Family court lawyers are frequently asked questions pertaining to the modification of child related issues in existing family court orders. Child related issues – i.e., custody, visitation, child support – are modifiable until such time that the subject child is over the age of eighteen and graduates high school, becomes married, or becomes self-supporting. However, for the family court to modify an existing order, the moving party has to show that there has been a substantial change in circumstance since the prior order such that the best interest of the child would best be served by the modification. Within the context of custody or visitation, the following may serve as the basis to modify a prior order:
- A shift in the preference of an appropriately aged child.
- The relocation of either party.
- The remarriage of either party.
- The child’s academic performance.
- Either party’s change in employment.
Within the context of child support, the following may serve as the basis to modify a prior child support order:
- Either party has experienced a significant increase/decrease in income.

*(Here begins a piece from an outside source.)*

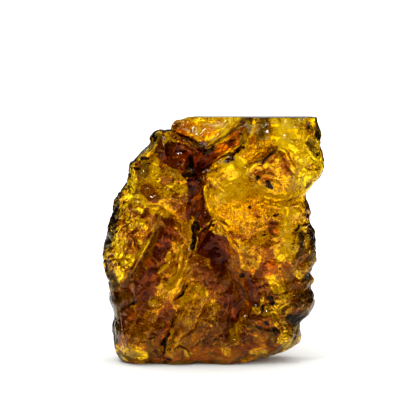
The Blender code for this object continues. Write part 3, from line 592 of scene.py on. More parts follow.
        ([(-6.4, 62.8), (-3.6, 61.6)], 1, 0.6), ([(-17.5, 62.2), (-19, 60.8), (-20.4, 59.4)], 2.8, 1),
        ([(1.8, 61.2), (3.4, 62.2)], 1.4, 0.6), ([(4.2, 60), (6, 58.4), (7.6, 56.6)], 1.6, 0.8),
        ([(4.6, 58.8), (8, 57.6)], 2.4, 0.8), ([(3.4, 57.4), (6.4, 58.2), (8.6, 56.6)], 3, 0.6),
        ([(-15.8, 57.2), (-16.2, 54.4), (-16, 52)], 2.4, 0.7),
        ([(-22.7, 56.8), (-22.6, 54.6), (-22, 52.6)], 1.8, 1), ([(-22.8, 56.4), (-22.2, 54.8)], 1.4, 1),
        ([(-12.4, 55.2), (-9, 53.8)], 2, 0.5), ([(7, 55.2), (8.4, 54.2)], 1.6, 0.6),
        # painted highlights: a cream spot under the hollow, then a line along the slope's curl
        ([(-6.8, 55.1), (-5.6, 54.9)], 0.9, 1), ([(2.6, 52), (5.4, 52.9), (8.4, 52.6)], 0.7, 0.8),
        # upper right
        ([(17, 69.6), (19.4, 69)], 1.2, 0.8), ([(16.4, 69.2), (20, 69), (24, 69.2)], 1.8, 0.7),
        ([(20, 68.4), (23, 65.6), (24.6, 61)], 2.6, 0.6),
        ([(20, 67.8), (21, 64), (23.4, 62.6), (25.4, 59)], 4.6, 0.9),
        ([(11.4, 67.6), (10.4, 65.4), (9.8, 63.4)], 1.4, 0.4), ([(23.4, 66.6), (24.8, 62.8)], 2.4, 0.6),
        ([(22, 65.4), (25, 63.4)], 2.4, 0.6), ([(18, 64.2), (19.4, 62)], 1.6, 0.8),
        # painted highlight on the roof's apex (first stroke)
        ([(18, 61.2), (19, 61.7), (20.3, 60.9)], 0.8, 1), ([(22.4, 60), (25, 60.6), (30, 57)], 1.8, 0.7),
        # painted highlights along the roof's left ridge
        ([(9.2, 55), (11.2, 56.4), (13.4, 57.6)], 0.9, 1), ([(14.8, 56.6), (16.4, 57.1)], 0.8, 0.9),
        ([(22, 56), (25, 55.6)], 1.6, 0.6), ([(26.4, 53.8), (24.2, 52.8)], 3, 0.9),
        ([(4, 51.4), (9, 49.6), (15, 48.6)], 3.4, 0.5), ([(12.8, 51), (14.4, 48)], 2.4, 0.5),
        ([(13.4, 50.4), (14.6, 48.8)], 1.8, 0.6), ([(2, 50), (8, 49), (14, 49.6), (21, 48.4)], 3, 0.35),
        ([(13.4, 49.4), (15, 48.6)], 1.6, 0.6),
        # left lobe
        ([(-23.8, 51.4), (-22.6, 49.4), (-22, 46.6)], 1.6, 1),
        ([(-25, 50.4), (-23.8, 48.4), (-24.6, 46.4)], 2.6, 1), ([(-22.8, 49.8), (-21.6, 46.6)], 1.8, 0.9),
        ([(-21.6, 46.4), (-20.4, 47.6), (-18.8, 46.2)], 1.8, 0.9), ([(-25.8, 45.4)], 1.6, 0.8),
        ([(-21.8, 44.4), (-20, 44)], 1.2, 0.9), ([(-16.8, 43.4)], 1, 0.8),
        ([(-23, 41.2), (-21.6, 40.4), (-20.4, 40.8)], 2.8, 1), ([(-16.3, 40.6), (-17, 38.6)], 0.7, 1),
        ([(-27.6, 38.2), (-27, 35), (-26.2, 31.4), (-26.6, 27.4), (-26.6, 25.2)], 2.6, 0.75),
        ([(-24.4, 35.6), (-25.2, 34.8)], 1.6, 0.7),
        ([(-18.4, 35.6), (-19.8, 33.2), (-21.6, 30.8), (-23.6, 28.6)], 1.5, 1),
        ([(-20.6, 35), (-19.6, 33)], 1.6, 0.8), ([(-27, 31), (-24.6, 30.2)], 2, 0.9),
        ([(-26.4, 30.6), (-23.4, 30.8)], 1.8, 0.8),
        # channel
        ([(-2.4, 51), (-2, 47.4), (-0.6, 44)], 1, 0.5),
        ([(-6.3, 41.4), (-6.3, 36), (-6.6, 32.4), (-7.2, 29), (-7.8, 26.6)], 0.5, 1),
        ([(-1.4, 39.6), (-2.8, 38.2)], 0.6, 0.8),
        ([(-3, 38), (-4, 37), (-4.5, 35.4), (-4.9, 33.5)], 0.8, 1),
        ([(-1, 35.4), (0.8, 31.6)], 1.4, 0.35),
        # left band
        ([(-15.6, 44.4), (-13.4, 42.8)], 1.8, 0.9), ([(-15.6, 26.3), (-14.2, 28), (-12.8, 29)], 0.9, 0.7),
        ([(-18.6, 28.4), (-17.4, 27)], 1.8, 0.35), ([(-17.4, 18.2), (-15.4, 17.8)], 1.8, 0.5),
        # middle
        ([(-13, 49.6), (-10.6, 50.6), (-8.8, 50)], 2.6, 0.85),
        ([(-14, 46), (-12.4, 45.6), (-12.6, 43)], 1.6, 0.3),
        ([(-9.2, 34), (-8.8, 31), (-8.8, 28), (-9.8, 25)], 1.6, 0.6),
        ([(-14.4, 31.6), (-13, 32.7), (-12.4, 31.2), (-12, 29.8)], 1, 0.7),
        ([(-14, 32.6), (-12, 31.6)], 1.4, 0.5), ([(-9.4, 31.4), (-7.2, 28.4)], 2, 0.5),
        ([(-9.8, 26.4), (-8, 24.6)], 1.8, 0.6), ([(-11.4, 24.6), (-8, 25.6)], 2.4, 0.7),
        ([(-7, 24.8), (-8.6, 23.8)], 0.8, 0.9), ([(-15, 23.4), (-13, 23), (-10.6, 22.6)], 3, 0.5),
        ([(-4, 22.4), (-2.4, 20.6)], 2.2, 0.5), ([(1, 18.4), (1.4, 21.4)], 1.6, 0.2),
        ([(-8, 19.6), (-6, 19.6)], 2, 0.5),
        # right lobe
        ([(5.4, 56), (7.4, 52), (6.4, 47.4)], 2.4, 0.5), ([(3, 48.4), (5, 50.4), (8, 50)], 4, 0.6),
        ([(6.2, 50.4), (7.6, 47.6)], 2, 0.5), ([(6, 48.6), (8.4, 47.6)], 2.2, 0.6),
        ([(20.8, 44), (21.6, 40.6)], 1.8, 0.6), ([(19.6, 43.8), (22.4, 43.6), (23.6, 42.8)], 2, 0.8),
        ([(20.8, 42), (21.2, 40)], 1.6, 0.5), ([(4.4, 41), (6, 38.6)], 1.6, 0.5),
        ([(20.2, 41), (21.4, 36.6), (22, 32)], 2, 0.75), ([(22.2, 39), (20.8, 41)], 1.6, 0.7),
        ([(20.4, 33.6), (21.4, 39.6)], 1.6, 0.6), ([(20.6, 39), (21, 37.4)], 2.2, 0.9),
        ([(17.8, 38.4), (20, 37.4)], 2.2, 0.5), ([(7, 36), (8.6, 33.6)], 1.6, 0.5),
        ([(21.8, 34.4), (22.6, 31.8)], 1.6, 0.7), ([(18.6, 33), (19, 31)], 2.8, 0.9),
        # painted highlight on the oval's rim (second stroke)
        ([(21.4, 33), (22, 31)], 2.2, 0.9), ([(22, 32.8), (23.5, 32.6)], 1.2, 1),
        # right edge
        # painted highlight on the right edge (first stroke)
        ([(26.2, 39), (27.2, 37)], 1.6, 0.8), ([(23.8, 26.4), (24.6, 25.2)], 2, 0.9),
        # low right
        ([(16.4, 25), (17.2, 23.4), (18.2, 21.8)], 2.6, 0.8), ([(17.6, 23), (19.6, 21.6)], 1.8, 0.9),
        ([(13.8, 19.8), (13.6, 18)], 1, 0.7),
        ([(15.2, 16.4), (17.2, 15.4), (19, 17.4), (19.6, 19.6)], 2.4, 0.8),
        ([(12, 17.6), (13.6, 18.4)], 2.2, 0.9), ([(20.4, 16.6), (22, 17.6)], 2, 0.8),
        ([(11.6, 16.6), (12.6, 15.8)], 1.8, 0.7), ([(14.4, 15.6), (18, 15.8), (21.8, 16)], 1.6, 0.7),
        ([(18.8, 12.4), (20.6, 11.6)], 1.4, 0.7),
        # foot
        ([(-6.4, 12.6), (-8, 13.4)], 2, 0.4), ([(-15, 12.4), (-14.2, 11.6)], 1.6, 0.5),
        ([(6.6, 7.2), (6.2, 9.4), (6.6, 11.4)], 1.3, 0.8), ([(5.2, 8), (6.2, 10)], 2, 0.7),
        ([(5.4, 10), (6.4, 7)], 1.8, 0.8), ([(5.8, 9.8), (6.6, 7.6)], 1.6, 0.8),
        ([(-11.4, 9.6), (-10, 7)], 1.6, 0.5), ([(20.2, 9), (20.8, 6.4)], 2.6, 1),
        ([(19.4, 7.4), (20.6, 8.8), (21.8, 7.6), (20.6, 6.2)], 3, 1),
        ([(20.4, 8.6), (20.8, 5.8)], 2.6, 0.9), ([(12.4, 8.4), (14.2, 7.6)], 1.6, 0.2),
        ([(-11.8, 8), (-11.6, 4.8)], 1.2, 0.6), ([(-12.2, 6.4), (-12.6, 4), (-12, 2.6)], 1.4, 0.4),
        ([(3.4, 5.4), (4, 3.4)], 2.2, 0.5),
        # painted light: the bright band low on the left, standing in for floor light seen through the foot
        ([(-25, 4.3), (-23.2, 3.8), (-21, 3.2), (-19.6, 2.9)], 2.6, 1),
        ([(-7.4, 4.2), (-6.6, 3.2)], 1.6, 0.45), ([(11, 3.8), (12.6, 3), (14.6, 3.8)], 1.6, 0.9),
    ],
    "grainy": [
        ([(-8.6, 67), (-4, 66), (2, 66.4), (6, 68.4)], 7, 1),
        ([(4, 50), (8, 44), (10, 36), (10, 30)], 11, 0.3), ([(20, 67), (24, 60), (26, 55)], 9, 0.25),
        ([(-16, 8), (-22, 10), (0, 8), (12, 6)], 8, 0.4), ([(-9, 34), (-10, 24), (-5, 18)], 7, 0.4),
    ],
}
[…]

- The work-related daycare expense for the minor child has increased/decreased.
- In situations involving more than one child, one of the children turned eighteen and graduated high school, became self-supporting, or has married.
Though child related issues remain modifiable, there are defenses available to the defending party wanting to avoid a modification. For example, if the defending party can show that the basis of the modification relies on facts circumstances that were known to the moving party or should have been reasonably anticipated at the time of the prior order, a judge may refuse to modify that order.